Raw records:
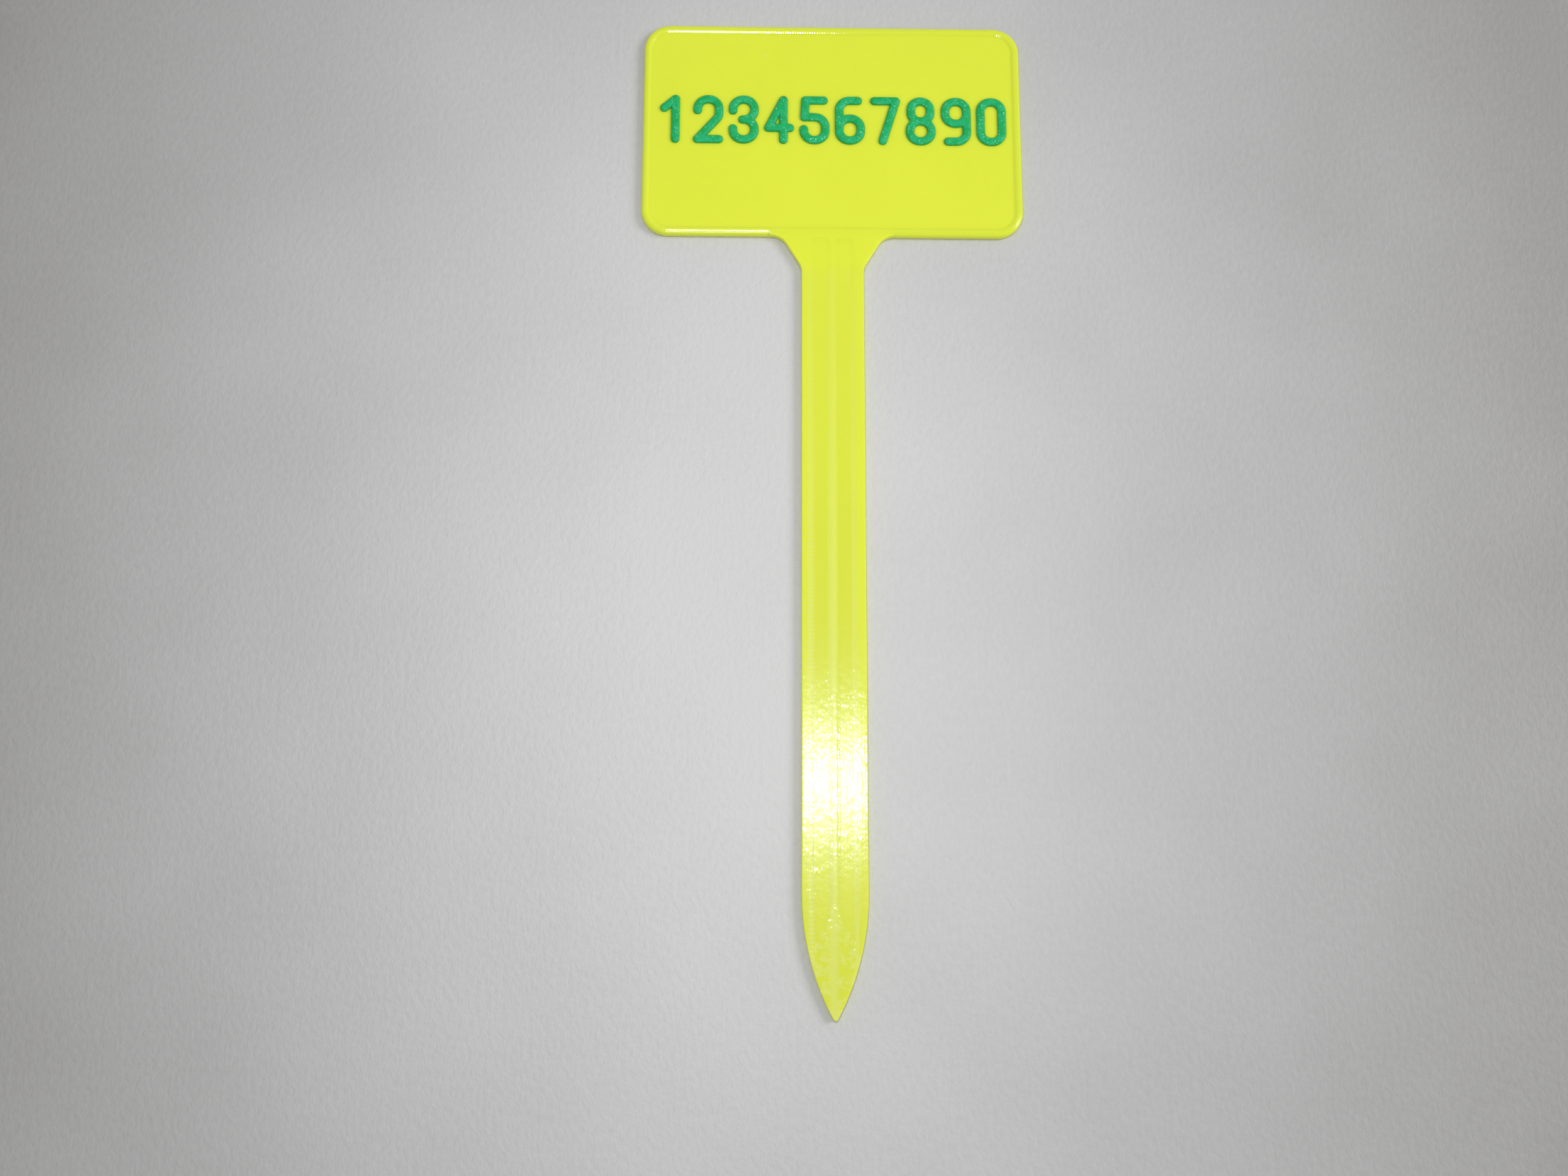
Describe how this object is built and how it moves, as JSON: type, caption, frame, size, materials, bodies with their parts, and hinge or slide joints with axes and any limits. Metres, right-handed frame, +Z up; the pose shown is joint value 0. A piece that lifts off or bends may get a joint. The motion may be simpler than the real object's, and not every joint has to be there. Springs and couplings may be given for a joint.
{
  "type": "plant label stake",
  "caption": "Flat plastic plant label stake: rimmed rectangular name plate with raised figures, flared neck, fluted stem and ogive point for pushing into soil.",
  "frame": {"origin": "middle of the footprint of the stake lying on its back, on the surface that it lies on", "axes": "+X across the plate to the reader's right, +Y along the stem from the point to the plate, +Z up out of the face that carries the figures"},
  "size_m": [0.06, 0.155, 0.0014],
  "materials": {
    "yellow_plastic": "satin printed plastic with fine diagonal print lines",
    "green_plastic": "satin printed plastic with fine glitter"
  },
  "bodies": {
    "root": {"stake_body": "yellow_plastic", "digit_1": "green_plastic", "digit_2": "green_plastic", "digit_3": "green_plastic", "digit_4": "green_plastic", "digit_5": "green_plastic", "digit_6": "green_plastic", "digit_7": "green_plastic", "digit_8": "green_plastic", "digit_9": "green_plastic", "digit_0": "green_plastic"}
  },
  "joints": []
}
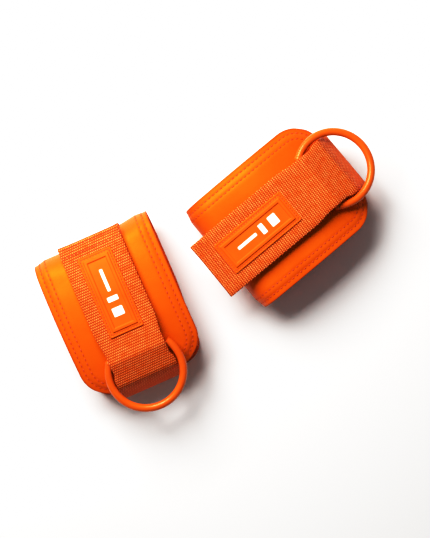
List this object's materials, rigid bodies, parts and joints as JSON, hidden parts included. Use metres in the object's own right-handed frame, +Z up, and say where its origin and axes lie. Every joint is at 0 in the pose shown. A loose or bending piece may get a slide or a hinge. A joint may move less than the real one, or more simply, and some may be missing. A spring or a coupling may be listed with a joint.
{
  "type": "pair of gym ankle straps",
  "caption": "Padded ankle cuffs for a cable machine, each closed by a webbing strap with hook-and-loop and carrying a D-ring for a snap hook.",
  "frame": {"origin": "centre of the pair's footprint, on the floor", "axes": "+X along the pair's longest side, across the left strap; +Y away from the left strap's ring; +Z up"},
  "size_m": [0.2769, 0.1652, 0.055],
  "materials": {
    "shell": "satin coated synthetic leather",
    "foam": "soft closed-cell foam",
    "lining": "soft knitted lining",
    "thread": "bonded thread",
    "webbing": "coarse plain-weave webbing",
    "loop_pile": "loop pile tape",
    "hook_pile": "hook tape",
    "ring": "satin powder coat",
    "badge": "matt moulded rubber",
    "emblem": "matt white"
  },
  "bodies": {
    "left_strap": {"left_outer_shell": "shell", "left_foam_pad": "foam", "left_lining": "lining", "left_edge_stitching": "thread", "left_base_webbing": "webbing", "left_keeper_stitching": "thread", "left_loop_tape": "loop_pile", "left_strap_bridge": "webbing"},
    "left_ring": {"left_d_ring": "ring"},
    "left_flap": {"left_strap_flap": "webbing", "left_hook_tape": "hook_pile", "left_hem_stitching": "thread", "left_badge_body": "badge", "left_badge_emblem": "emblem", "left_badge_stitching": "thread"},
    "right_strap": {"right_outer_shell": "shell", "right_foam_pad": "foam", "right_lining": "lining", "right_edge_stitching": "thread", "right_base_webbing": "webbing", "right_keeper_stitching": "thread", "right_loop_tape": "loop_pile", "right_strap_bridge": "webbing"},
    "right_ring": {"right_d_ring": "ring"},
    "right_flap": {"right_strap_flap": "webbing", "right_hook_tape": "hook_pile", "right_hem_stitching": "thread", "right_badge_body": "badge", "right_badge_emblem": "emblem", "right_badge_stitching": "thread"}
  },
  "joints": [
    {"name": "left_ring_swing", "type": "hinge", "parent": "left_strap", "child": "left_ring", "pos_m": [-0.0894, -0.0341, 0.04489], "axis": [-1, 0, 0], "range_deg": [0, 95]},
    {"name": "left_flap_peel", "type": "hinge", "parent": "left_strap", "child": "left_flap", "pos_m": [-0.0894, -0.0261, 0.05196], "axis": [1, 0, 0], "range_deg": [0, 85]},
    {"name": "right_strap_lift", "type": "slide", "parent": "left_strap", "child": "right_strap", "axis": [0, 0, 1], "range_m": [0, 0.2]},
    {"name": "right_ring_swing", "type": "hinge", "parent": "right_strap", "child": "right_ring", "pos_m": [0.0906, 0.0295, 0.04489], "axis": [0.2807, -0.9598, 0], "range_deg": [0, 95]},
    {"name": "right_flap_peel", "type": "hinge", "parent": "right_strap", "child": "right_flap", "pos_m": [0.08292, 0.02726, 0.05196], "axis": [-0.2807, 0.9598, 0], "range_deg": [0, 85]}
  ]
}
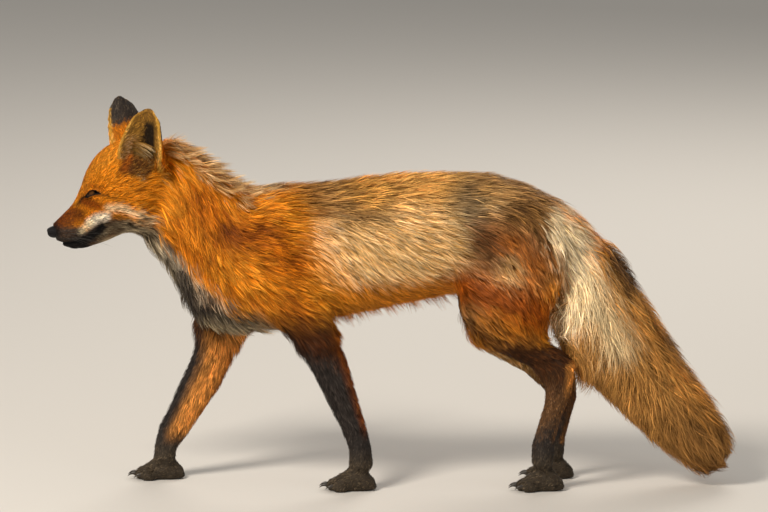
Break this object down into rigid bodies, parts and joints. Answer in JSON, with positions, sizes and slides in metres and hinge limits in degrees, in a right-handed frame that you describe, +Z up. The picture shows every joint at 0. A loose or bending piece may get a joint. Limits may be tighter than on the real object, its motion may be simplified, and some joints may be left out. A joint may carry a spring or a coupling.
{
  "type": "red fox",
  "caption": "Life-size still red fox stopped in a walking step, lean spring coat, brush held down, dark stockings, resting on the flat soles of its paws.",
  "frame": {"origin": "middle of the bounding box at the floor under the soles", "axes": "+Z up, the head points to -X, the left side of the animal faces -Y"},
  "size_m": [0.8558, 0.1366, 0.4864],
  "materials": {
    "coat_red": "orange-red guard hair over a paler underfur",
    "coat_grizzled": "grizzled hair: brown and grey bands with buff and white tips",
    "coat_buff": "buff and cream hair",
    "coat_dark": "short brown-black hair",
    "coat_tail": "long buff hair with dark tips",
    "nose_leather": "moist black leather",
    "eye": "glossy amber-brown eye with a dark upright pupil",
    "claw": "dark horn, semi-gloss",
    "whisker": "stiff black bristles"
  },
  "bodies": {
    "root": {"head": "coat_red", "lower_jaw": "coat_dark", "neck": "coat_red", "trunk": "coat_grizzled", "tail": "coat_tail", "nose": "nose_leather", "eye_left": "eye", "eye_right": "eye", "ear_left": "coat_buff", "ear_right": "coat_buff", "shoulder_left": "coat_red", "thigh_left": "coat_red", "forearm_left": "coat_dark", "forefoot_left": "coat_dark", "shank_left": "coat_dark", "hindfoot_left": "coat_dark", "shoulder_right": "coat_red", "thigh_right": "coat_red", "forearm_right": "coat_dark", "forefoot_right": "coat_dark", "shank_right": "coat_dark", "hindfoot_right": "coat_dark"}
  },
  "joints": []
}
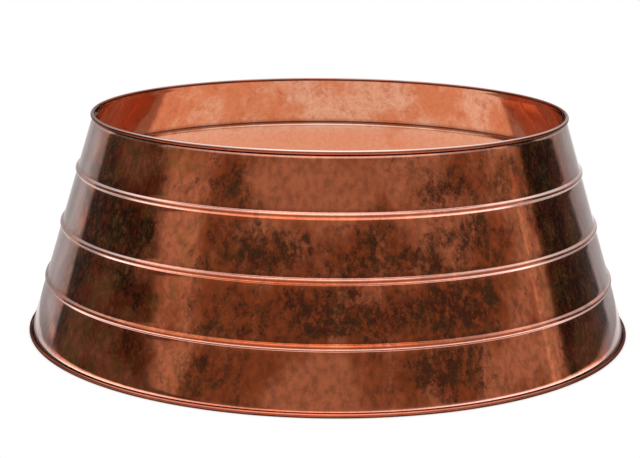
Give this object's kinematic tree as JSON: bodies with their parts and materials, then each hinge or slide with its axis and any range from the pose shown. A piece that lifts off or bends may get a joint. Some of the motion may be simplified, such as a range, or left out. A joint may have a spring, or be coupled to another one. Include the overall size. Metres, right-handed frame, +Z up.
{
  "type": "christmas tree collar",
  "caption": "Tapered sheet-metal collar with swaged beads and curled rims that hides a Christmas tree stand; two half shells lap and pull apart.",
  "frame": {"origin": "centre of the base ring, on the floor that the lower rim stands on", "axes": "+Z up along the collar's axis, X along the line through the two lap joints, -Y towards the front half"},
  "size_m": [0.7112, 0.7112, 0.256],
  "materials": {
    "copper_sheet": "antique copper finish on sheet steel, mottled satin",
    "rim_wire": "plain drawn steel wire"
  },
  "bodies": {
    "front_half": {"front_shell": "copper_sheet", "front_top_wire": "rim_wire", "front_base_wire": "rim_wire"},
    "rear_half": {"rear_shell": "copper_sheet", "rear_top_wire": "rim_wire", "rear_base_wire": "rim_wire"}
  },
  "joints": [
    {"name": "rear_half_pull", "type": "slide", "parent": "front_half", "child": "rear_half", "axis": [0, 1, 0], "range_m": [0, 0.25]}
  ]
}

== INSTRUCTIONS FOR THE TASK ==
Copy out all of the data exactly, leaving nothing out.

== ANSWER FOR THIS EXERCISE ==
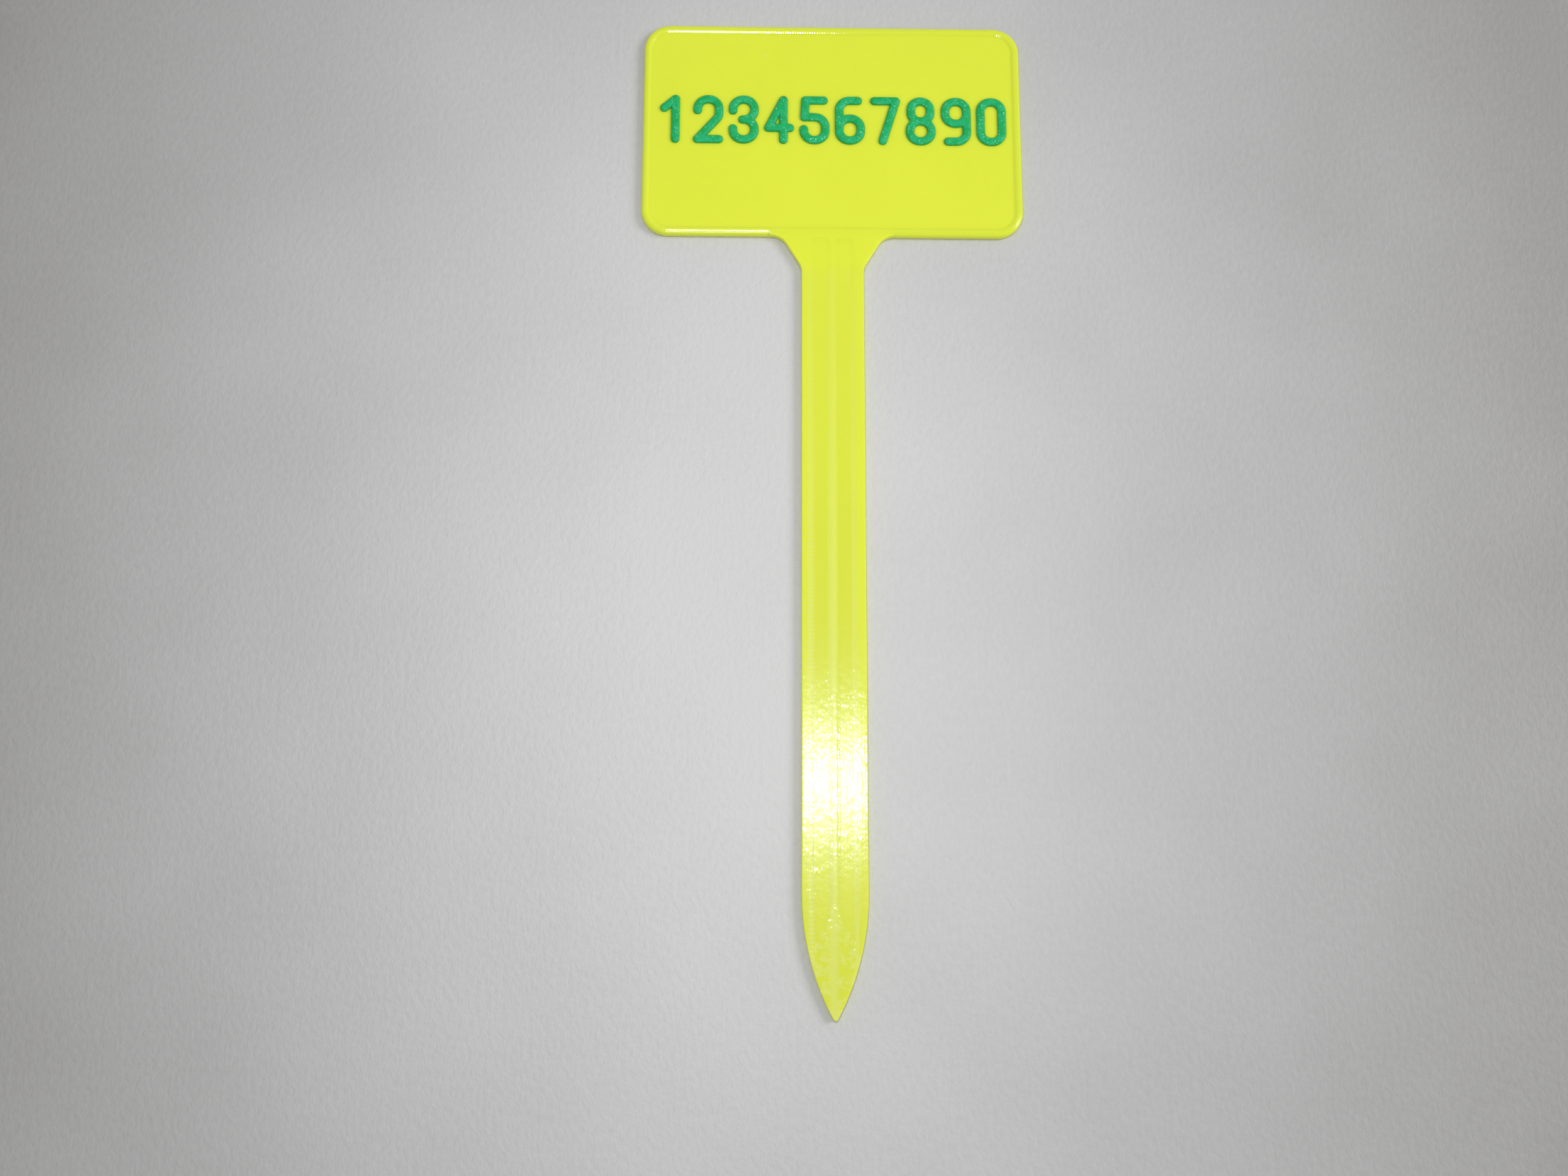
Describe how this object is built and how it moves, as JSON: type, caption, frame, size, materials, bodies with their parts, and hinge or slide joints with axes and any limits. Metres, right-handed frame, +Z up; the pose shown is joint value 0. A piece that lifts off or bends may get a joint. The motion may be simpler than the real object's, and not every joint has to be there. Springs and couplings may be given for a joint.
{
  "type": "plant label stake",
  "caption": "Flat plastic plant label stake: rimmed rectangular name plate with raised figures, flared neck, fluted stem and ogive point for pushing into soil.",
  "frame": {"origin": "middle of the footprint of the stake lying on its back, on the surface that it lies on", "axes": "+X across the plate to the reader's right, +Y along the stem from the point to the plate, +Z up out of the face that carries the figures"},
  "size_m": [0.06, 0.155, 0.0014],
  "materials": {
    "yellow_plastic": "satin printed plastic with fine diagonal print lines",
    "green_plastic": "satin printed plastic with fine glitter"
  },
  "bodies": {
    "root": {"stake_body": "yellow_plastic", "digit_1": "green_plastic", "digit_2": "green_plastic", "digit_3": "green_plastic", "digit_4": "green_plastic", "digit_5": "green_plastic", "digit_6": "green_plastic", "digit_7": "green_plastic", "digit_8": "green_plastic", "digit_9": "green_plastic", "digit_0": "green_plastic"}
  },
  "joints": []
}
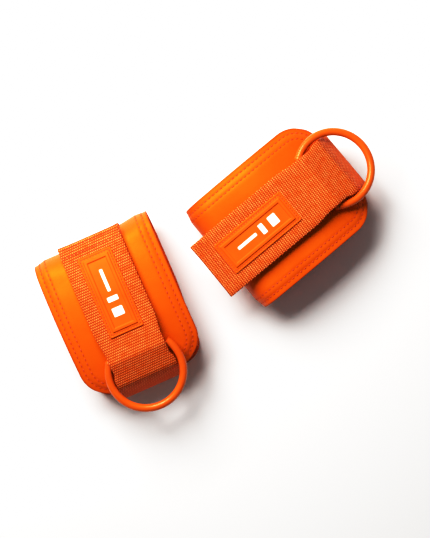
List this object's materials, rigid bodies, parts and joints as JSON, hidden parts included. Use metres in the object's own right-handed frame, +Z up, and say where its origin and axes lie. Every joint is at 0 in the pose shown. A loose or bending piece may get a slide or a hinge. A joint may move less than the real one, or more simply, and some may be missing. A spring or a coupling may be listed with a joint.
{
  "type": "pair of gym ankle straps",
  "caption": "Padded ankle cuffs for a cable machine, each closed by a webbing strap with hook-and-loop and carrying a D-ring for a snap hook.",
  "frame": {"origin": "centre of the pair's footprint, on the floor", "axes": "+X along the pair's longest side, across the left strap; +Y away from the left strap's ring; +Z up"},
  "size_m": [0.2769, 0.1652, 0.055],
  "materials": {
    "shell": "satin coated synthetic leather",
    "foam": "soft closed-cell foam",
    "lining": "soft knitted lining",
    "thread": "bonded thread",
    "webbing": "coarse plain-weave webbing",
    "loop_pile": "loop pile tape",
    "hook_pile": "hook tape",
    "ring": "satin powder coat",
    "badge": "matt moulded rubber",
    "emblem": "matt white"
  },
  "bodies": {
    "left_strap": {"left_outer_shell": "shell", "left_foam_pad": "foam", "left_lining": "lining", "left_edge_stitching": "thread", "left_base_webbing": "webbing", "left_keeper_stitching": "thread", "left_loop_tape": "loop_pile", "left_strap_bridge": "webbing"},
    "left_ring": {"left_d_ring": "ring"},
    "left_flap": {"left_strap_flap": "webbing", "left_hook_tape": "hook_pile", "left_hem_stitching": "thread", "left_badge_body": "badge", "left_badge_emblem": "emblem", "left_badge_stitching": "thread"},
    "right_strap": {"right_outer_shell": "shell", "right_foam_pad": "foam", "right_lining": "lining", "right_edge_stitching": "thread", "right_base_webbing": "webbing", "right_keeper_stitching": "thread", "right_loop_tape": "loop_pile", "right_strap_bridge": "webbing"},
    "right_ring": {"right_d_ring": "ring"},
    "right_flap": {"right_strap_flap": "webbing", "right_hook_tape": "hook_pile", "right_hem_stitching": "thread", "right_badge_body": "badge", "right_badge_emblem": "emblem", "right_badge_stitching": "thread"}
  },
  "joints": [
    {"name": "left_ring_swing", "type": "hinge", "parent": "left_strap", "child": "left_ring", "pos_m": [-0.0894, -0.0341, 0.04489], "axis": [-1, 0, 0], "range_deg": [0, 95]},
    {"name": "left_flap_peel", "type": "hinge", "parent": "left_strap", "child": "left_flap", "pos_m": [-0.0894, -0.0261, 0.05196], "axis": [1, 0, 0], "range_deg": [0, 85]},
    {"name": "right_strap_lift", "type": "slide", "parent": "left_strap", "child": "right_strap", "axis": [0, 0, 1], "range_m": [0, 0.2]},
    {"name": "right_ring_swing", "type": "hinge", "parent": "right_strap", "child": "right_ring", "pos_m": [0.0906, 0.0295, 0.04489], "axis": [0.2807, -0.9598, 0], "range_deg": [0, 95]},
    {"name": "right_flap_peel", "type": "hinge", "parent": "right_strap", "child": "right_flap", "pos_m": [0.08292, 0.02726, 0.05196], "axis": [-0.2807, 0.9598, 0], "range_deg": [0, 85]}
  ]
}
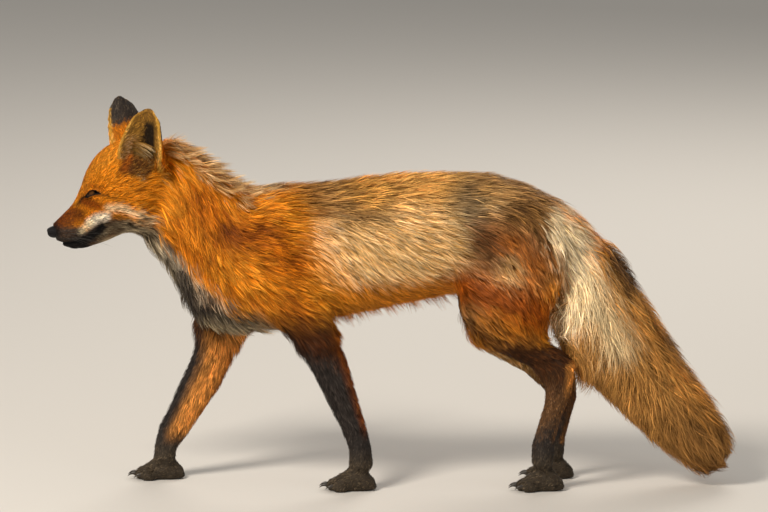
Break this object down into rigid bodies, parts and joints. Answer in JSON, with positions, sizes and slides in metres and hinge limits in degrees, in a right-handed frame that you describe, +Z up. The picture shows every joint at 0. A loose or bending piece may get a joint. Limits may be tighter than on the real object, its motion may be simplified, and some joints may be left out. A joint may carry a spring or a coupling.
{
  "type": "red fox",
  "caption": "Life-size still red fox stopped in a walking step, lean spring coat, brush held down, dark stockings, resting on the flat soles of its paws.",
  "frame": {"origin": "middle of the bounding box at the floor under the soles", "axes": "+Z up, the head points to -X, the left side of the animal faces -Y"},
  "size_m": [0.8558, 0.1366, 0.4864],
  "materials": {
    "coat_red": "orange-red guard hair over a paler underfur",
    "coat_grizzled": "grizzled hair: brown and grey bands with buff and white tips",
    "coat_buff": "buff and cream hair",
    "coat_dark": "short brown-black hair",
    "coat_tail": "long buff hair with dark tips",
    "nose_leather": "moist black leather",
    "eye": "glossy amber-brown eye with a dark upright pupil",
    "claw": "dark horn, semi-gloss",
    "whisker": "stiff black bristles"
  },
  "bodies": {
    "root": {"head": "coat_red", "lower_jaw": "coat_dark", "neck": "coat_red", "trunk": "coat_grizzled", "tail": "coat_tail", "nose": "nose_leather", "eye_left": "eye", "eye_right": "eye", "ear_left": "coat_buff", "ear_right": "coat_buff", "shoulder_left": "coat_red", "thigh_left": "coat_red", "forearm_left": "coat_dark", "forefoot_left": "coat_dark", "shank_left": "coat_dark", "hindfoot_left": "coat_dark", "shoulder_right": "coat_red", "thigh_right": "coat_red", "forearm_right": "coat_dark", "forefoot_right": "coat_dark", "shank_right": "coat_dark", "hindfoot_right": "coat_dark"}
  },
  "joints": []
}
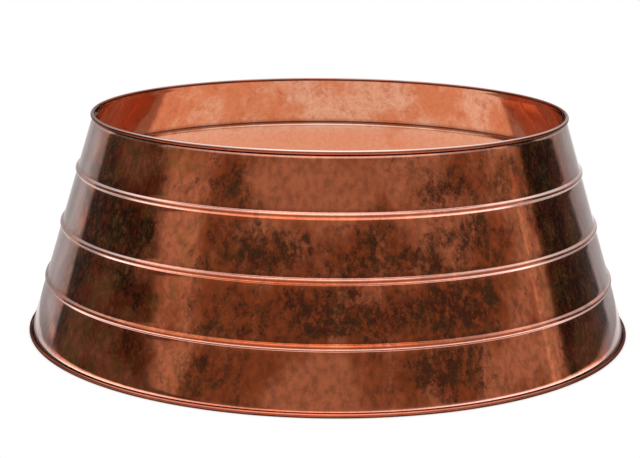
Give this object's kinematic tree as JSON: bodies with their parts and materials, then each hinge or slide with its axis and any range from the pose shown. A piece that lifts off or bends may get a joint. Some of the motion may be simplified, such as a range, or left out. A joint may have a spring, or be coupled to another one. Include the overall size. Metres, right-handed frame, +Z up.
{
  "type": "christmas tree collar",
  "caption": "Tapered sheet-metal collar with swaged beads and curled rims that hides a Christmas tree stand; two half shells lap and pull apart.",
  "frame": {"origin": "centre of the base ring, on the floor that the lower rim stands on", "axes": "+Z up along the collar's axis, X along the line through the two lap joints, -Y towards the front half"},
  "size_m": [0.7112, 0.7112, 0.256],
  "materials": {
    "copper_sheet": "antique copper finish on sheet steel, mottled satin",
    "rim_wire": "plain drawn steel wire"
  },
  "bodies": {
    "front_half": {"front_shell": "copper_sheet", "front_top_wire": "rim_wire", "front_base_wire": "rim_wire"},
    "rear_half": {"rear_shell": "copper_sheet", "rear_top_wire": "rim_wire", "rear_base_wire": "rim_wire"}
  },
  "joints": [
    {"name": "rear_half_pull", "type": "slide", "parent": "front_half", "child": "rear_half", "axis": [0, 1, 0], "range_m": [0, 0.25]}
  ]
}